Medo reina na cidade em que 43 mexicanos desapareceram
Apesar do medo, os vizinhos reconhecem um certo alívio porque, após o crime, a polícia municipal de Iguala foi substituída pelo novo corpo federal de Gendarmaria
Iguala, uma cidade tomada por forças federais mexicanas após o desaparecimento de 43 estudantes há 15 dias, não consegue se livrar do medo com o qual convive, representado por uma polícia corrupta e por vários cartéis que lutam até a morte.
A busca de corpos prosseguia neste sábado em quatro novas fossas clandestinas encontradas em Iguala (sul), onde acredita-se que foram enterrados alguns dos estudantes desaparecidos desde a noite de 26 de setembro, quando foram brutalmente atacados por policiais locais e pistoleiros.
Muito perto dali foram encontradas no dia 4 de outubro outras cinco fossas com 28 cadáveres carbonizados que estão sendo analisados para confirmar as suspeitas de que podem ser de alguns dos estudantes.
Na zona montanhosa onde os peritos trabalham, os moradores há anos não saem de casa à noite por medo dos criminosos que chegam ali em caminhonetes para se livrar das vítimas.
Às vezes era possível ouvir "gritos de homens, bem feios. Outra vez, ouvimos uma pessoa, parecia que estavam amputando-a com machados, e também escutamos as risadas de outros dois", relata à AFP Beto García, de 34 anos.
Das rachaduras de sua janela afirma que conseguia ver fogueiras e lanternas na montanha, onde os narcotraficantes plantam maconha.
Quando está trabalhando no campo, García e sua esposa carregam gafanhotos em um pote de plástico para ter algo para comer durante o dia, já que temem inclusive caminhar até o mercado.
"Na semana passada houve um tiroteio.

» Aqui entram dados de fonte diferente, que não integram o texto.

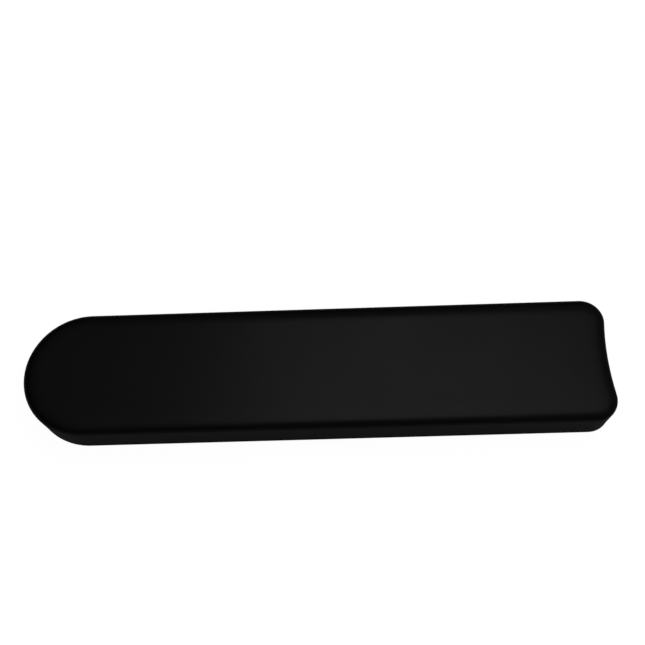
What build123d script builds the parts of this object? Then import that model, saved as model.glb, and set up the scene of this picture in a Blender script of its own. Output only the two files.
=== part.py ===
"""Moulded armrest pad for an office chair: a soft integral-skin pad over a plywood insert.

The pad lies along X, with its round front end towards -X and its hollowed rear end towards +X.
Its underside, which bolts to the arm of the chair, is at Z = 0. All sizes are in millimetres.
"""

import os
from math import sqrt

from build123d import *

# ---- driving dimensions ---------------------------------------------------------------------

# The pad as a whole
pad_length = 254.0
pad_width = 55.5
pad_height = 22.0
hollow_radius = 125.0  # the arc that hollows the rear end
rear_corner = 10.0  # rounding, in plan, of the two rear corners
top_roll = 6.0  # rounding of the edge round the top face
bottom_round = 2.5  # rounding of the edge round the underside
skin_wall = 1.3

# The plywood insert
board_thickness = 9.0
board_margin = 5.5  # width of the moulded rim round the board
flow_hole_radius = 6.0
flow_hole_spacing = 96.0  # from the middle flow hole to each of the other two

# The tee nuts, and the two hole spacings that they give
outer_spacing = 152.4
inner_spacing = 101.6
thread_bore_radius = 2.5
barrel_radius = 3.9
barrel_length = 8.0
barrel_clearance = 0.15
flange_radius = 9.5
flange_thickness = 1.2
prong_count = 4
prong_length = 5.5
prong_width = 3.2
prong_thickness = 1.2
prong_taper = 5.0  # degrees

# The caps that keep foam out of the threads
cap_wall = 1.0
cap_room = 4.5  # free height above the flange, for the tip of the screw
cap_clearance = 1.6  # from the wall of the thread to the inside of the cap

# ---- sizes that follow ----------------------------------------------------------------------

half_width = pad_width / 2
rear_x = pad_length / 2
nose_x = half_width - pad_length / 2  # centre of the round front end

# A rear corner touches the side of the pad and the hollow, and its outermost point is at rear_x.
corner_to_hollow = sqrt((hollow_radius + rear_corner) ** 2 - (half_width - rear_corner) ** 2)
hollow_x = rear_x - rear_corner + corner_to_hollow

nut_places = (-outer_spacing / 2, -inner_spacing / 2, inner_spacing / 2, outer_spacing / 2)
flow_places = ((-flow_hole_spacing, 0), (0, 0), (flow_hole_spacing, 0))
barrel_hole_radius = barrel_radius + barrel_clearance
flange_top = board_thickness + flange_thickness
cap_radius = thread_bore_radius + cap_clearance + cap_wall
cap_height = cap_room + cap_wall


def pad_outline(inset, height):
    """The pad's outline in plan, drawn in all the way round by inset, at a height."""
    with BuildSketch(Plane.XY.offset(height)) as outline:
        with Locations((nose_x, 0)):
            Circle(half_width)
            Rectangle(hollow_x - nose_x, pad_width, align=(Align.MIN, Align.CENTER))
        with Locations((hollow_x, 0)):
            Circle(hollow_radius, mode=Mode.SUBTRACT)
        fillet(outline.vertices().group_by(Axis.X)[-1], rear_corner)
        if inset:
            offset(amount=-inset, mode=Mode.REPLACE)
    return outline.sketch


# ---- shapes that several pieces share -------------------------------------------------------

# All that the skin encloses: the foam and what is buried in it.
with BuildPart() as inside_skin:
    add(pad_outline(skin_wall, skin_wall))
    extrude(amount=pad_height - 2 * skin_wall)
    fillet(inside_skin.faces().sort_by(Axis.Z)[-1].edges(), top_roll - skin_wall)

# The insert before its holes are cut.
with BuildPart() as board_blank:
    add(pad_outline(board_margin, 0))
    extrude(amount=board_thickness)

# The outside of the four caps, with the air under them.
with BuildPart() as cap_outsides:
    with BuildSketch(Plane.XY.offset(flange_top)):
        with Locations([(nut_x, 0) for nut_x in nut_places]):
            Circle(cap_radius)
    extrude(amount=cap_height)
    fillet(cap_outsides.edges().group_by(Axis.Z)[-1], cap_wall)


# ---- the moulding: a dense skin round a soft core -------------------------------------------

with BuildPart() as outer_skin:
    add(pad_outline(0, 0))
    extrude(amount=pad_height)
    fillet(outer_skin.faces().sort_by(Axis.Z)[-1].edges(), top_roll)
    fillet(outer_skin.faces().sort_by(Axis.Z)[0].edges(), bottom_round)
    add(inside_skin.part, mode=Mode.SUBTRACT)
    add(board_blank.part, mode=Mode.SUBTRACT)

with BuildPart() as foam_core:
    add(inside_skin.part)
    add(board_blank.part, mode=Mode.SUBTRACT)
    # Foam that ran through the flow holes and set flush with the underside.
    with BuildSketch():
        with Locations(flow_places):
            Circle(flow_hole_radius)
    extrude(amount=board_thickness)
    # Room for the flanges and the caps, which the foam sets round.
    with BuildSketch(Plane.XY.offset(board_thickness)):
        with Locations([(nut_x, 0) for nut_x in nut_places]):
            Circle(flange_radius)
    extrude(amount=flange_thickness, mode=Mode.SUBTRACT)
    add(cap_outsides.part, mode=Mode.SUBTRACT)


# ---- tee nuts and their caps ----------------------------------------------------------------

def make_tee_nut(nut_x):
    """A stamped flange that lies on the board, a threaded barrel and four pressed-in prongs."""
    seat = Plane(origin=(nut_x, 0, board_thickness))
    with BuildPart() as nut:
        with BuildSketch(seat):
            Circle(flange_radius)
        extrude(amount=flange_thickness)
        with BuildSketch(seat):
            Circle(barrel_radius)
        extrude(amount=-barrel_length)
        with BuildSketch(seat):
            with PolarLocations(flange_radius - prong_thickness, prong_count, start_angle=45):
                Rectangle(prong_thickness, prong_width)
        extrude(amount=-prong_length, taper=prong_taper)
        with BuildSketch(seat.offset(flange_thickness)):
            Circle(thread_bore_radius)
        extrude(amount=-(flange_thickness + barrel_length), mode=Mode.SUBTRACT)
    return nut.part


def make_thread_cap(nut_x):
    """A small cup, upside down on the flange, closed over the thread."""
    seat = Plane(origin=(nut_x, 0, flange_top))
    with BuildPart() as cap:
        with BuildSketch(seat):
            Circle(cap_radius)
        extrude(amount=cap_height)
        fillet(cap.edges().group_by(Axis.Z)[-1], cap_wall)
        with BuildSketch(seat):
            Circle(cap_radius - cap_wall)
        extrude(amount=cap_room, mode=Mode.SUBTRACT)
    return cap.part


tee_nuts = [make_tee_nut(nut_x) for nut_x in nut_places]
thread_caps = [make_thread_cap(nut_x) for nut_x in nut_places]


# ---- the insert, cut for the nuts and for the foam ------------------------------------------

with BuildPart() as insert_board:
    add(board_blank.part)
    with BuildSketch():
        with Locations([(nut_x, 0) for nut_x in nut_places]):
            Circle(barrel_hole_radius)
        with Locations(flow_places):
            Circle(flow_hole_radius)
    extrude(amount=board_thickness, mode=Mode.SUBTRACT)
    # The slits that the prongs press for themselves.
    add(tee_nuts, mode=Mode.SUBTRACT)


# ---- export ---------------------------------------------------------------------------------

pieces = {
    "outer_skin": outer_skin.part,
    "foam_core": foam_core.part,
    "insert_board": insert_board.part,
}
for number, (tee_nut, thread_cap) in enumerate(zip(tee_nuts, thread_caps), start=1):
    pieces[f"tee_nut_{number}"] = tee_nut
    pieces[f"thread_cap_{number}"] = thread_cap

os.makedirs("parts", exist_ok=True)
for name, piece in pieces.items():
    piece.label = name
    export_step(piece, f"parts/{name}.step")
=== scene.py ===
"""Armrest pad: a moulded polyurethane pad over a plywood insert with four tee nuts."""

from math import cos, pi, radians, sin, sqrt

import bmesh
import bpy
from mathutils import Matrix, Vector


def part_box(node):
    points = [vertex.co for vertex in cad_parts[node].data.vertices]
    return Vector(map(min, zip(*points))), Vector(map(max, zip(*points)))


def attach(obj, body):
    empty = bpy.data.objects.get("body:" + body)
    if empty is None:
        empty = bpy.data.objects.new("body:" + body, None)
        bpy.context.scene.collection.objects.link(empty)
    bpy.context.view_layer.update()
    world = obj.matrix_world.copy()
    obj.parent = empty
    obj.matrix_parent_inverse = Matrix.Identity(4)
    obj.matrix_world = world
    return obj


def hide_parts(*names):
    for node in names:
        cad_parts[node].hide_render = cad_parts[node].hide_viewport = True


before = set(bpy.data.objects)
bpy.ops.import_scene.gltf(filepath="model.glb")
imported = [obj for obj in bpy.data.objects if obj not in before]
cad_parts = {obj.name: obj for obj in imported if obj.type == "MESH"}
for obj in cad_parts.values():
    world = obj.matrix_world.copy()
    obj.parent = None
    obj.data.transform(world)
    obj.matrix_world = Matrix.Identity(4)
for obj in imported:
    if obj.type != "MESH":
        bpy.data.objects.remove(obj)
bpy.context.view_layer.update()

mm = 0.001


# ---- Outer skin ---------------------------------------------------------------------------
# The skin is the dense outside of a one-shot polyurethane moulding. It wraps the top, the sides
# and the rim of the underside in one piece, with no sewn seam, and stops at the edge of the
# board. A faint line low on the sides is where the two halves of the mould meet.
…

Saio de noite e tenho medo que um dia me atinja", confessa a estudante Juana Martínez, de 16 anos, ao passar em frente à gigantesca operação militar montada para impedir a passagem até o lugar onde os peritos trabalham.
Iguala, situada a apenas 200 km da Cidade do México, é uma zona disputada por vários cartéis do narcotráfico, assim como o restante da região de Guerrero.
Um deles, chamado de Guerreros Unidos, é acusado de contar com o apoio do governo local e de colaborar com os agentes municipais nos tiroteios contra os estudantes, que deixaram seis mortos.
Antes deste crime que comoveu o México, trinta cadáveres já haviam sido encontrados em fossas apenas neste ano em Iguala (140.000 habitantes).
Apesar do medo, os vizinhos reconhecem um certo alívio porque, após o crime, a polícia municipal de Iguala foi substituída pelo novo corpo federal de Gendarmaria.
Estes efetivos formam parte de uma ampla mobilização ordenada pelo presidente Enrique Peña Nieto, que prometeu encontrar os jovens, esclarecer os motivos do crime e punir os responsáveis.
Os agentes de Iguala - 26 deles detidos - eram vistos como sócios do crime organizado. Testemunhas afirmam ter visto dezenas dos estudantes serem transportados em patrulhas policiais antes de desaparecer.
Este crime deixou em evidência novamente a cumplicidade das autoridades locais com o narcotráfico.
O Ministério Público afirma que os Guerreros Unidos, traficantes de papoula e maconha para os Estados Unidos, especialmente Chicago, eram há até pouco tempo um grupo com escasso poder que brigava pelo território com os cartéis Los Rojos e La Familia.
Hoje vemos "uma associação com alguns funcionários municipais" que fez com que crescessem em possibilidades, declarou nesta semana o procurador Jesús Murillo Karam.
O governo quer interrogar o prefeito de Iguala, Jose Luis Abarca, e sua esposa, mas ambos fugiram dois dias após o desaparecimento.
O prefeito é acusado há um ano de homicídio, enquanto sua esposa, María de los Ángeles Pineda, tem vários irmãos narcotraficantes.
O Ministério Público Federal tinha conhecimento desta situação, mas alegou que a acusação por assassinato de Abarca era de jurisdição regional e que Pineda não podia ser investigada apenas por seus laços familiares.
A esposa do prefeito foi acusada em um relatório da inteligência de ordenar ao diretor da Segurança Pública municipal que reprimisse os estudantes da escola rural de Magistério de Ayotzinapa, temendo que os jovens interrompessem um discurso que ela pronunciaria no dia da tragédia.
Os jovens, a maioria entre 18 e 21 anos, estavam arrecadando fundos em Iguala e haviam se apoderado de vários ônibus para que voltassem a Ayotzinapa quando ocorreram os ataques.